Agile and Gantt charts

On the other hand, the agile model of project planning values flexibility and adaptability. Instead of creating a full timeline with set dates, agile teams break projects into smaller iterations (also known as sprints). At the beginning of a sprint, a team plans their work against the goals of the project over the course of the next two weeks. Once that sprint is over, the accomplishments and developments from it help to create the plan for the next sprint.

A Gantt chart can show how changing one task has the potential to impact the plan or the product roadmap. For agile teams, this is essential since stakeholder feedback is a large part of the methodology.

How to use Gantt charts

Jira comes with two different roadmapping features, each with a slightly different focus. Jira's Timelines is designed to track work assigned to a single team while Plans is designed for larger, cross-organization project planning.

Project-specific charts - Jira Timelines

A screenshot of a project specific Gantt chart in Jira Roadmaps | Atlassian Agile Coach

The screenshot above, taken from Timelines, shows a project-specific Gantt chart that is commonly used at the team level or within a single department. The chart shows how the team is tracking toward their goals, and the collapsible work breakdown structure allows project managers to get a bird's eye view on the crucial stories of the project. Jira offers a free project management template which includes Gantt charts.

High-level organization chart - Plans

Timelines offers quick and easy planning that helps teams better manage their dependencies and track progress on the big picture in real-time. These project or team-level roadmaps are useful for team-level planning of large pieces of work.

For planning, managing, and tracking work across multiple teams or even your entire organization, Plans empower teams at scale.
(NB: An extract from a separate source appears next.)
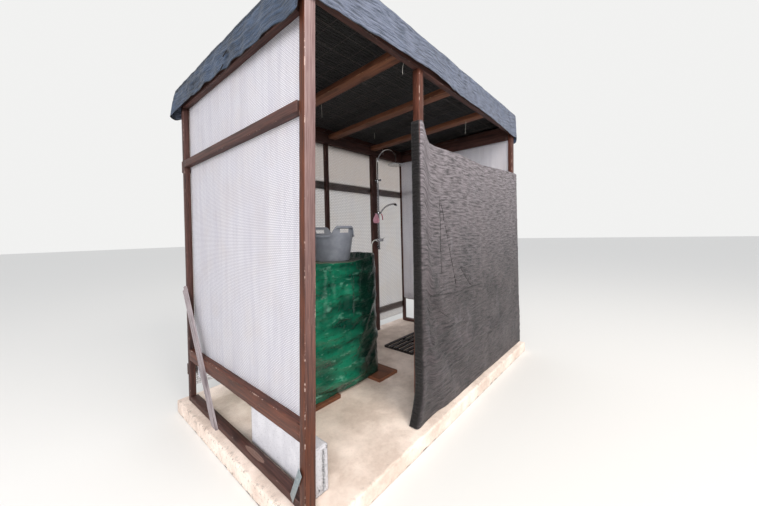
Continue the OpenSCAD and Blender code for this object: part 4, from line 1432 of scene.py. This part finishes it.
@dataclass
class ShowerSet:
    """Riser, arm, rain head, mixer and hand shower, turned and bent in chromed brass.

    Attributes:
        riser_x: Place of the riser's middle line to the right, in millimetres.
        riser_y: Place of the riser's middle line to the back.
        arm_z: Height of the arm's ends.
        reach: Width of the arm's half ring.
        drop: Length of the pipe down to the rain head.
        mixer_z: Height of the mixer's middle.
        holder_z: Height of the hand shower's holder.
        handle_turn: Turn of the hand shower about the riser, in degrees.
    """
    riser_x: float = 2360.0
    riser_y: float = 1624.0
    arm_z: float = 2325.0
    reach: float = 330.0
    drop: float = 44.0
    mixer_z: float = 1260.0
    holder_z: float = 1640.0
    handle_turn: float = 30.0

    def place(self, x: float, y: float, z: float) -> Vector:
        """Place from the riser's middle line and the slab."""
        return at(self.riser_x + x, self.riser_y + y, z)

    @staticmethod
    def shown(name: str, node: str, *parts: Form) -> None:
        """Join parts into a chromed piece whose hard edges stay hard."""
        piece = mesh_piece(name, *joined(parts))
        show(piece, CHROME, node)
        outward(piece)
        piece.data.set_sharp_from_angle(angle=math.radians(35))

    def riser(self) -> None:
        """Two lengths of pipe, the slider between them and the wall brackets."""
        pipe = spun([(12, 0), (12, 930), (12.6, 932), (12.6, 944), (15, 946), (19, 950), (19, 974), (15, 978),
                     (12, 980), (9, 984), (9, 1195)], self.place(0, 0, 1130), UP)
        brackets = [spun([(8, 0), (8, 14), (14, 18), (22, 22), (22, 27)], self.place(0, 0, z), BACK, 28)
                    for z in (1170, 2090)]
        nut = spun([(14, 0), (16, 2), (16, 14), (14, 16)], self.place(0, 0, 1132), UP, 6)
        slider = spun([(11, 0), (12, 3), (12, 24), (15, 28), (15, 40), (10, 44)], self.place(0, -14, 2090),
                      -BACK, 24)
        self.shown("riser_pipe", "riser", pipe, *brackets, nut, slider)

    def arm(self) -> None:
        """Half ring and drop to the rain head, with a nut at the head."""
        radius = self.reach / 2
        path = [self.place(0, -radius + radius * math.cos(turn), self.arm_z + radius * math.sin(turn))
                for turn in (math.pi * k / 40 for k in range(41))]
        path += [self.place(0, -self.reach, self.arm_z - self.drop * k / 4) for k in range(1, 5)]
        nut = spun([(10, 0), (13, 2), (13, 16), (10, 18)], path[-1], UP, 20)
        self.shown("shower_arm_pipe", "shower_arm", tube(path, 9 * MM, 20), nut)

    def rain_head(self) -> None:
        """Flat round head; its nozzles are points on rings, each an instance of one small cone."""
        centre = self.place(0, -self.reach, self.arm_z - self.drop)
        self.shown("rain_head_disc", "rain_head", spun(
            [(3, 0), (13, 0), (15, -4), (18, -12), (34, -16), (70, -19), (104, -21.5), (109.5, -23.5),
             (110.5, -26), (109.5, -28.5), (106, -30), (60, -30.4), (3, -30.4)], centre, UP, 64))
        under = centre - UP * (30.4 * MM)
        points = [point for ring, count in enumerate((6, 12, 18, 24, 30, 36))
                  for point in circle(under, UP, RIGHT, (16 + 15 * ring) * MM, count)]
        nozzle = spun([(2.4, 0.4), (2.2, -1.5), (1.2, -2.6)], Vector(), UP, 8)
        repeat("rain_head_nozzles", points, nozzle, HOSE_WALL)

    def mixer(self) -> None:
        """Body across the riser, a knob at each end, a lever and the union below."""
        middle = self.place(0, 0, self.mixer_z)
        body = spun([(15, -58), (15, -51), (12, -50), (20, -48), (23, -44), (23, 44), (20, 48), (14, 49),
                     (17, 50), (19, 53), (19, 72), (17, 75)], middle, RIGHT, 36)
        ridges = [spun([(1.2, 53), (1.2, 72)], base, RIGHT, 6)
                  for base in circle(middle, RIGHT, BACK, 19 * MM, 16)]
        lever = tube([middle + Vector(step) * MM for step in ((62, -10, 12), (68, -24, 24), (72, -40, 33))],
                     [5 * MM, 4 * MM, 3.4 * MM], 10)
        union = spun([(14, 0), (17, 3), (17, 18), (14, 22)], middle + UP * (20 * MM), UP, 6)
        self.shown("mixer_body", "mixer", body, *ridges, lever, union)

    def hand_shower(self) -> None:
        """Holder ring, curved handle that widens to its head, and the wire hook."""
        holder, bend, sweep = self.place(0, 0, self.holder_z), 210.0, 62
        ring = spun([(12.3, -18), (19, -18), (21, -15), (21, 15), (19, 18), (12.3, 18)], holder, UP, 32)
        socket = spun([(12, 10), (14, 14), (14, 40), (11, 44)], holder, -BACK, 24)
        ahead, sunk = 34 + bend * math.sin(math.radians(sweep)), bend * math.cos(math.radians(sweep))
        path, radii = [], []
        for share in (k / 24 for k in range(25)):
            turn = math.radians(90 - sweep + sweep * share)
            path.append(self.place(0, -ahead + bend * math.cos(turn),
                                   self.holder_z + 2 - sunk + bend * math.sin(turn)))
            radii.append((8.5 + 2.5 * math.sin(math.pi * share) + 2.0 * share ** 3) * MM)
        handle = tube(path, radii, 18)
        tilt = Matrix.Rotation(math.radians(24), 4, "X") @ -UP
        base = self.place(0, -ahead - 26, self.holder_z + bend - sunk + 2)
        head = spun([(4, -4), (14, -3), (20, 3), (27, 12), (32, 20), (33, 24), (30, 26), (3, 26.5)],
                    base, tilt, 32)
        neck = tube([path[-1], path[-1].lerp(base, 0.6), base + tilt * (6 * MM)],
                    [12 * MM, 13 * MM, 14 * MM], 18)
        hook = tube([self.place(-78 + 26 * k, -(k % 2), self.holder_z - 10) for k in range(6)], 2.6 * MM, 10)
        middle, about = self.place(0, 0, 0), Matrix.Rotation(math.radians(self.handle_turn), 3, "Z")
        turned = [([middle + about @ (p - middle) for p in points], faces)
                  for points, faces in (socket, handle, head, neck)]
        self.shown("hand_shower_set", "hand_shower", ring, hook, *turned)

    def build(self) -> None:
        """Build every piece of the set."""
        self.riser()
        self.arm()
        self.rain_head()
        self.mixer()
        self.hand_shower()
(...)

Screenshot of cross-team workflow within Jira Advanced Raodmaps

Programs designed with cross-team workflows offer more advanced tools like capacity management and automatic scheduling features to help create more complex plans. They also offer a variety of view settings to allow you to customize your Gantt chart to highlight a certain aspect of your plan when presenting.

In conclusion...

Modern Gantt chart software like Jira with Timelines and Plans are used by project managers and industry leaders to help organizations meet their goals. Whether planning a complex project or monitoring your company’s progress, Gantt chart tools like these are scalable and equally applicable to the portfolio, large solution, program, and team levels, as per SAFe® guidelines.